As most leaders know, management is a separate entity from leadership. Many organizational leaders have difficulty doing one and continuing to do the other. And management is sometimes still looked upon as an operational piece of the organization, so leaders believe that they should employ “managers” to manage and “leaders” to lead. There are a few basic leadership principles that you can use to look at the organization’s operations differently – and pass on to the other leaders and managers down the line.
First, you must take a different view of the organization’s operations. As people progress up the ladder, moving from line to management and then to more senior levels, they may begin to see operations as someone else’s responsibility. This is a leadership failure, so you should always see the understanding of operations as part of your job.
There are two different views of operations: conventional and systems. The conventional view sees the organization chart and job details. The systems view, which should be the leader’s view, is an understanding of how the organization’s goals get accomplished. What processes occur to allow higher income, new products, customer service, and industry leadership? To see your organization in this view, you should look at your systems as links in a chain, with one piece dependent on the next. Take the time to understand how each process fits with the next and how the whole structure fits together as a whole. On top of that, leaders should be able to find the chain’s “weak link” to make improvements.
Second, you must obtain cooperation across systems lines. This can be very difficult to do, especially in organizations that are rooted in the “org chart” view. People can be apathetic, angry, or unwilling to share information and processes with other departments. But just how can leaders facilitate a change from an organization with very strict boundaries to one without boundaries?
It is important to know what all of the organization’s departments do. This may seem elementary, but some high-level leaders do not concern themselves with an understanding of each component. If you’re new to an organization, take the time to visit, ask questions, and interview the managers of each area to determine their responsibilities, issues, and processes. Once you’ve done this, you will begin to see a big picture emerging, an idea of how those links in the chain fit together.

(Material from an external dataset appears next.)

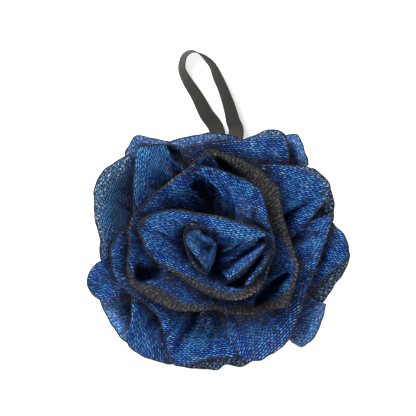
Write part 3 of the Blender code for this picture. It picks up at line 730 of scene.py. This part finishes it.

Armed with your big picture knowledge, learn what impacts whom – and vice versa. This means that you should understand that a slowdown in Department A will have an adverse effect on Department B. In linear terms this is simple, but complex organizations sometimes have issues that are not apparent at first glance. From the leadership standpoint, you can use this knowledge to cast an empathetic ear on issues; people behind barriers will be pleasantly surprised to know that you understand their problems.
Again, here is further knowledge that you can use to truly move forward. Leaders should break barriers, so you can show the overall strategy to everyone in the organization and create a team spirit that moves each process forward.
Third, and again elementary, you must learn to solve problems. The wrinkle in problem solving is that you’ve got to solve those problems from the systems view, not from the organization chart. One common problem solving technique from the operations standpoint is the “Ishikawa Diagram”, or the “5 Whys” technique. To use this in the systems view, you must first identify the issues. GE used the “Work Out” program to break down barriers and identify organizational problems. You don’t have to use a formalized program like “Work Out”, but you can model something after it to bring issues to the forefront.
Once the issues are identified, the “5 Whys” technique requires that you ask “why” at least five times. For example, if you determine that customers are not getting their products in a timely manner, the first question to ask is, “why is this happening?”. When you answer the question again, you’ll begin to drill down to the causative roots.
Finally, to apply leadership principles to operations management, you must harvest and manage knowledge. In many organizations, operational associates typically have various forms of “tacit” knowledge, that is, knowledge that they can take with them if they go. This knowledge may be written or mental, but it is your duty to begin a process of documenting and imparting knowledge throughout the organization. This process starts through well-developed and documented policies and procedures and continues through exceptional training for cross-organization moves and new hire employees.
These four concepts can help you apply your leadership skill to the operations of your organization. Once you’ve started this process, you’ll be amazed at how much ground you can cover.